I headed up toward Keokuk but stayed on the Illinois side to drive the Great River Road. It was a spectacular day for a leisurely drive on a 2-lane road. The verdant corridor of roadway hugged the water and the bluffs the further north I traveled. I found 2 small cemeteries in Navoo, IL., a small township and a churchyard cemetery. I was headed to Burlington, IA to check out Aspen Grove Cemetery. The aerial foto intrigued me the minute it came up on my laptop screen. Ralph Dwinel, Horace Cleveland's second son started out surveying for the CB&Q RR in Chariton, IA as a 20-something. By the time he was 30, he was still working for the railroad, but living in Burlington. When I was doing research at the Masonic Library in Cedar Rapids, IA I found the Business Directory of 1881-82 for Burlington, IA and looked up Cleveland. Sure enough, there was Ralph D., travel auditor for the CB&Q. I wondered if there might be a Cleveland connection to this cemetery.
















Aspen Grove is old. Lots of curbs around the family plots. The grounds went on and on dropping into a shallow draw. The old and listing grave markers and monuments followed the swale down into the 'long view'. I walked, then circled in the Mini. Then I said, "Enough". I was ready to head home.

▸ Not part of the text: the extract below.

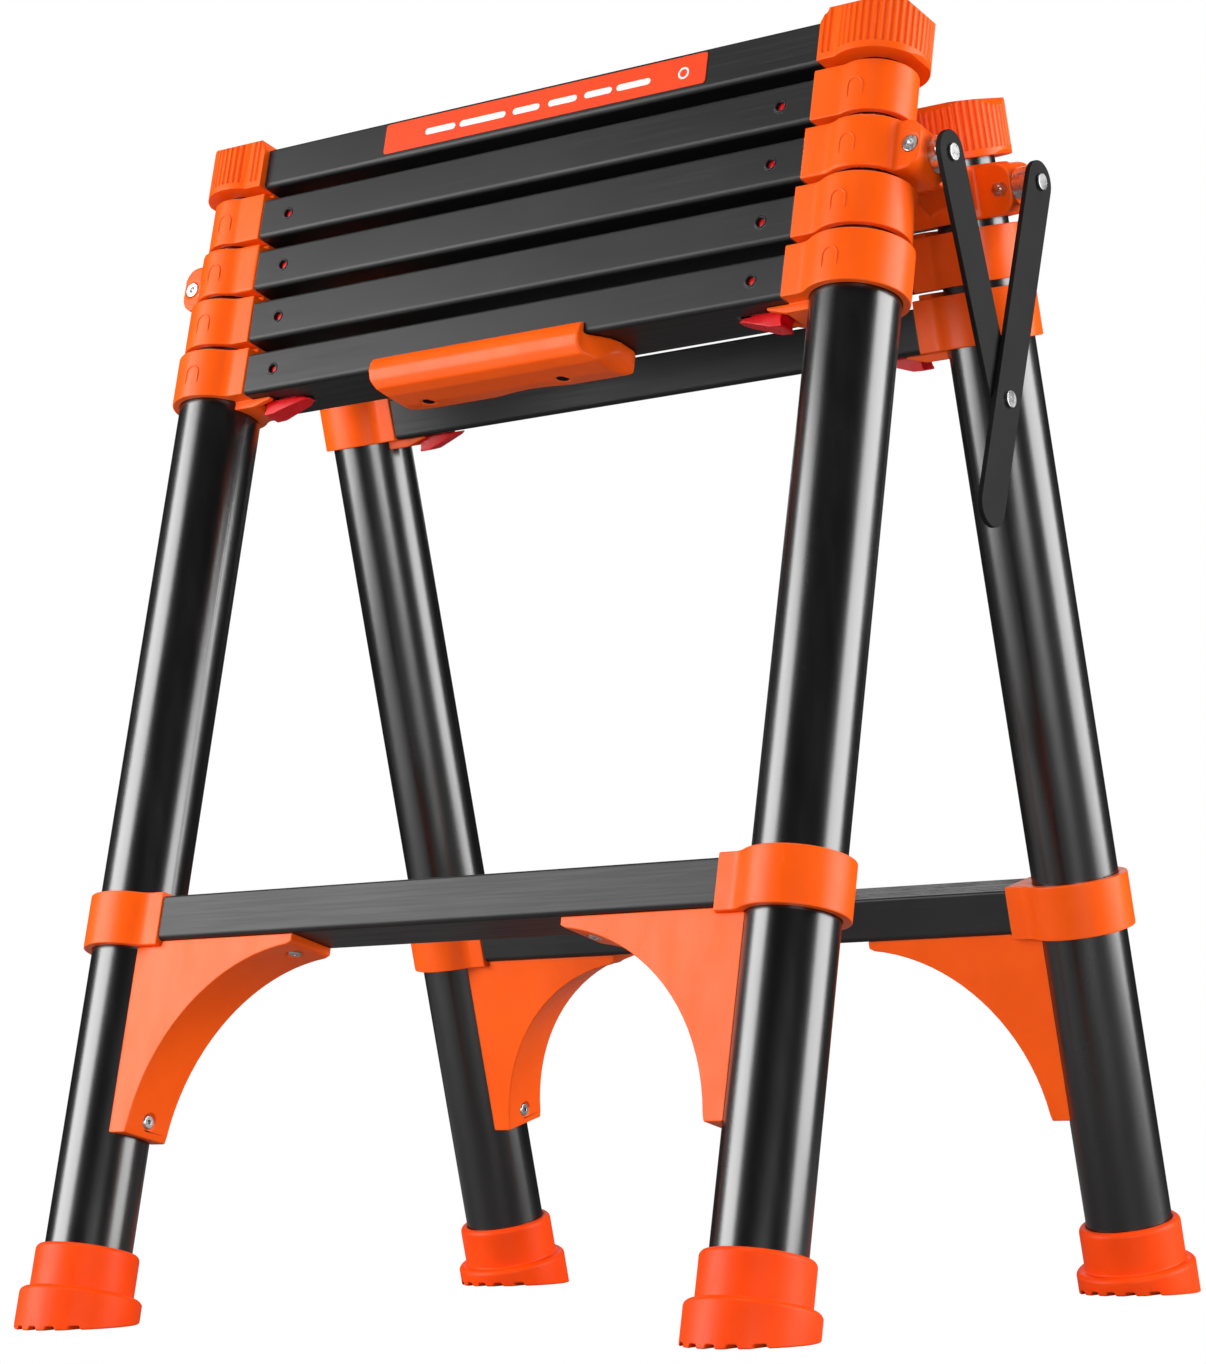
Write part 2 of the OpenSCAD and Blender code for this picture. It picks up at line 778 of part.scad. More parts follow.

I think I counted a total of 20 cemetery visits on this most Sacred Vacation of 2010. Every rural cemetery dotting the Midwestern landscape is beautiful in its own way, but only a handful that I visited captured my heart and my admiration. They now occupy a place in my mind's eye. They are Graceland, Spring Grove, Old Union. These cemeteries are my inspiration. These are the burial grounds that make me believe in eternal life...that offer a final resting place for old bones to return to the soil. Ashes to ashes, dust to dust.